Translator Vova Khavkin offers the following original LR translation by pundit Yevegeny Kiselov (pictured) from the virtual pages of Gazeta.ru concerning the “Other Russia” protesters:
Premonition of GKChP-2*
April 18, 2007
Why did the authorities, after all, stage an OMON [stormtrooper] street theatre in downtown Moscow on Saturday, 14 April, then duplicated it in Piter one day later? Why did they corral to capital city’s Pushkin Square thousands of out-of-town goon squad enforcers who went berserk and unleashed their nightsticks upon random old ladies, grabbing each and everyone in sight—women, children, and passers-by who had no intention of either marching, or holding meetings, or protesting but simply came to take a stroll downtown?
Why did President Putin need to have the newspapers—both here and in the West—splattered next day with reports about the “feats” of the stormtroopers? Does he need the foreign TV outlets (our own, thank God, are all under wraps) run endless coverage of the most vivid scenes from the “Dissenters’ March” in their newscasts? What is it with him—he enjoys it when spokesmen of the heads of the G8 states and governments publicly express their concern and demand an explanation?
Did the president seriously expect that proponents of the “Other Russia” were going to disrupt public peace, crush something, beat up somebody, turn over and burn cars? Would it have been easier to let them walk through the city peaceably, just as they had intended, have a meeting, and head home? Putin and his entourage would have been dealt a powerful argument to counter the accusations that they stifle democracy while the Kremlin propagandists could have cited the march as an example of how scanty the ranks of the opposition were.
Perhaps all that happened there was in spite of the president’s will? Oh no, this is rather unlikely! Personally I have no doubt that Putin was kept apprised of the events as they were unfolding. Firstly, to corral so many stormtroopers from so many regions, to have a show of force in the center of the capital, two steps away from the Kremlin—without the president knowing this? I don’t believe this. No [Mayor] Luzhkov would ever dare to do this.
Secondly, thanks to former Italian Prime Minister Berlusconi who was hosted by his friend in Piter last Saturday and whose words were quoted by Italian newspapers, Putin was talking on the phone to the Minister of the Interior the whole time.
So why then was all this necessary? I am asking myself and the people around me for umpteenth time. It seems to defy rational explanation. Here, e.g., what Maxim Reznik, head of the Piter Yabloko [party] chapter says: “Irrational fear, irrational anger, and irrational aggression beget irrational actions.

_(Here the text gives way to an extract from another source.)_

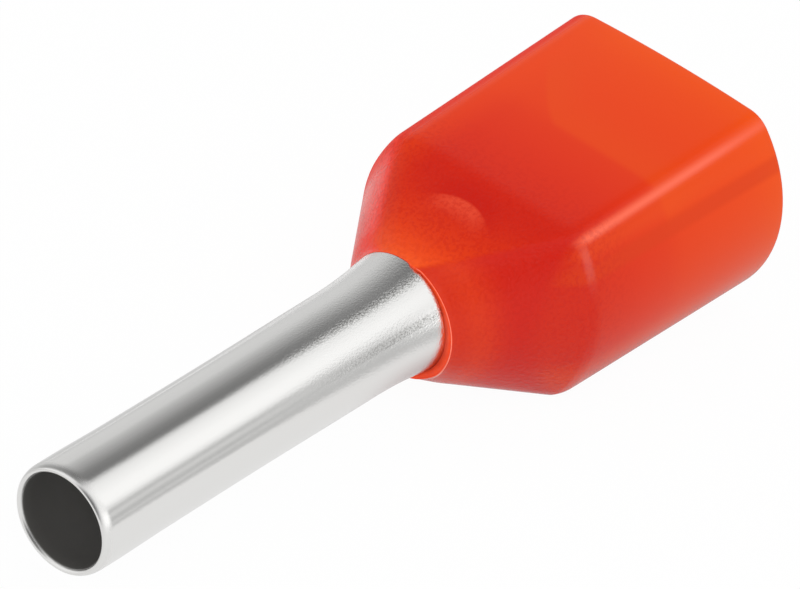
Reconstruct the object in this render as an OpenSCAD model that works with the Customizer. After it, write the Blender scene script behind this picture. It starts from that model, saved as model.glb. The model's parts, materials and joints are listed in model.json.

This is exactly how the crazed-up Russian [power] vertical smashed by the authorities does look like.”
So what is this, is it the very same case I described in my previous column: In order to comprehend the actions taken by the authorities one needs a psychoanalyst rather than a political scientist. Indeed, one can certainly see the paranoia in the authorities’ actions. They themselves invented the “orange” threat bogeyman and did this so well, so convincingly, that they began to fear it themselves in all sincerity. Indeed, what if not one, two, or three hundred “Other Russia” sympathizers hit the streets but ten, twenty, or thirty thousand?
It seems to me that there is another psychological factor, a certain inferiority complex which the authorities just can’t get over with. Putin became president bypassing the school of body politics. He never took part in organizing meetings and demonstrations during the perestroika, did not advance to a leadership role in any political party that came into being at that time, and was not tempered in the crucible of numerous elections campaign in the late 80’s and early 90’s. Furthermore, the only election he had ever taken part in before—when one fine day the whole country learned his name—was that of St. Petersburg governor in 1996; Putin was head of [former mayor] Sobchak’s election campaign, and Sobchak lost.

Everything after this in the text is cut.